- [Work required]
Quote the listing below word for word, stopping after the line that contains "throat_round = 14.0".

- [Data]
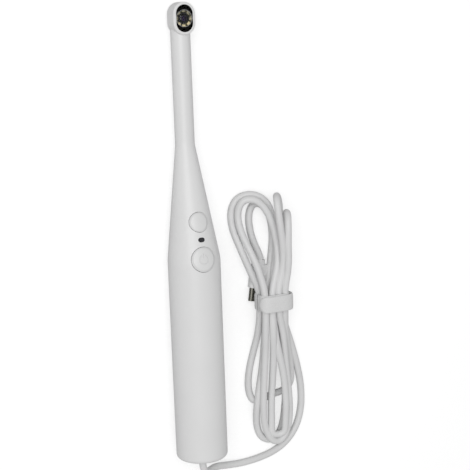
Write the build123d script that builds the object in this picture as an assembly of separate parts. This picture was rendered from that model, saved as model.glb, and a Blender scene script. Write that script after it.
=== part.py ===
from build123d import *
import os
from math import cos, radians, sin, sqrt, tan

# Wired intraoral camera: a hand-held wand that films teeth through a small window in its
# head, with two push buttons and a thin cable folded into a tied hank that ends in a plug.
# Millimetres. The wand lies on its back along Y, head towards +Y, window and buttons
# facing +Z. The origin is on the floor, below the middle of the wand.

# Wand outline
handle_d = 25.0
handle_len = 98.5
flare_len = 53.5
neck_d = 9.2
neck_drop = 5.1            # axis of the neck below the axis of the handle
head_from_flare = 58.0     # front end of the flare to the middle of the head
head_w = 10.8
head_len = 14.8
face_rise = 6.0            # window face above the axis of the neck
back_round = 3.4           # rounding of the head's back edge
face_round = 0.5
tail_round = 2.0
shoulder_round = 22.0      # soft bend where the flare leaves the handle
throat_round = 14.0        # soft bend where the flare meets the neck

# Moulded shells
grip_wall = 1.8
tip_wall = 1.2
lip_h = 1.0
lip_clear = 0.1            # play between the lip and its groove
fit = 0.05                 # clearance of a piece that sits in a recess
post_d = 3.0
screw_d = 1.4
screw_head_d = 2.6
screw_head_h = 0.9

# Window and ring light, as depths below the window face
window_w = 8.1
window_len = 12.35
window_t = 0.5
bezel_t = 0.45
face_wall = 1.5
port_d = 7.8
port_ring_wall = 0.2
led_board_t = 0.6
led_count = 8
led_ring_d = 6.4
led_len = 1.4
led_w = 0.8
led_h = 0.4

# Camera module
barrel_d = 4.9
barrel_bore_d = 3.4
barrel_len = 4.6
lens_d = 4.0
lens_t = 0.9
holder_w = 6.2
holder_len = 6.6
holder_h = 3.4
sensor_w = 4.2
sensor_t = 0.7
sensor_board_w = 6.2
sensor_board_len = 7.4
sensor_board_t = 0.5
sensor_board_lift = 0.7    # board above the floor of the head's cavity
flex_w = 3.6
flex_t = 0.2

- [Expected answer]
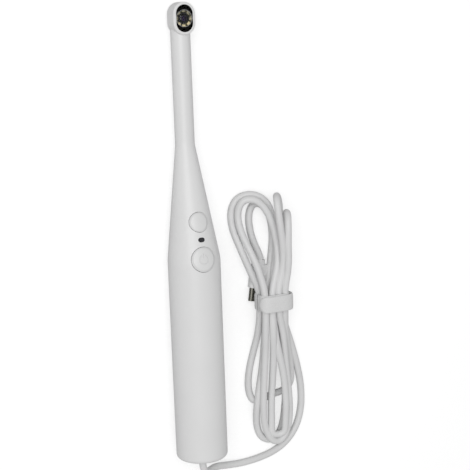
Write the build123d script that builds the object in this picture as an assembly of separate parts. This picture was rendered from that model, saved as model.glb, and a Blender scene script. Write that script after it.
=== part.py ===
from build123d import *
import os
from math import cos, radians, sin, sqrt, tan

# Wired intraoral camera: a hand-held wand that films teeth through a small window in its
# head, with two push buttons and a thin cable folded into a tied hank that ends in a plug.
# Millimetres. The wand lies on its back along Y, head towards +Y, window and buttons
# facing +Z. The origin is on the floor, below the middle of the wand.

# Wand outline
handle_d = 25.0
handle_len = 98.5
flare_len = 53.5
neck_d = 9.2
neck_drop = 5.1            # axis of the neck below the axis of the handle
head_from_flare = 58.0     # front end of the flare to the middle of the head
head_w = 10.8
head_len = 14.8
face_rise = 6.0            # window face above the axis of the neck
back_round = 3.4           # rounding of the head's back edge
face_round = 0.5
tail_round = 2.0
shoulder_round = 22.0      # soft bend where the flare leaves the handle
throat_round = 14.0        # soft bend where the flare meets the neck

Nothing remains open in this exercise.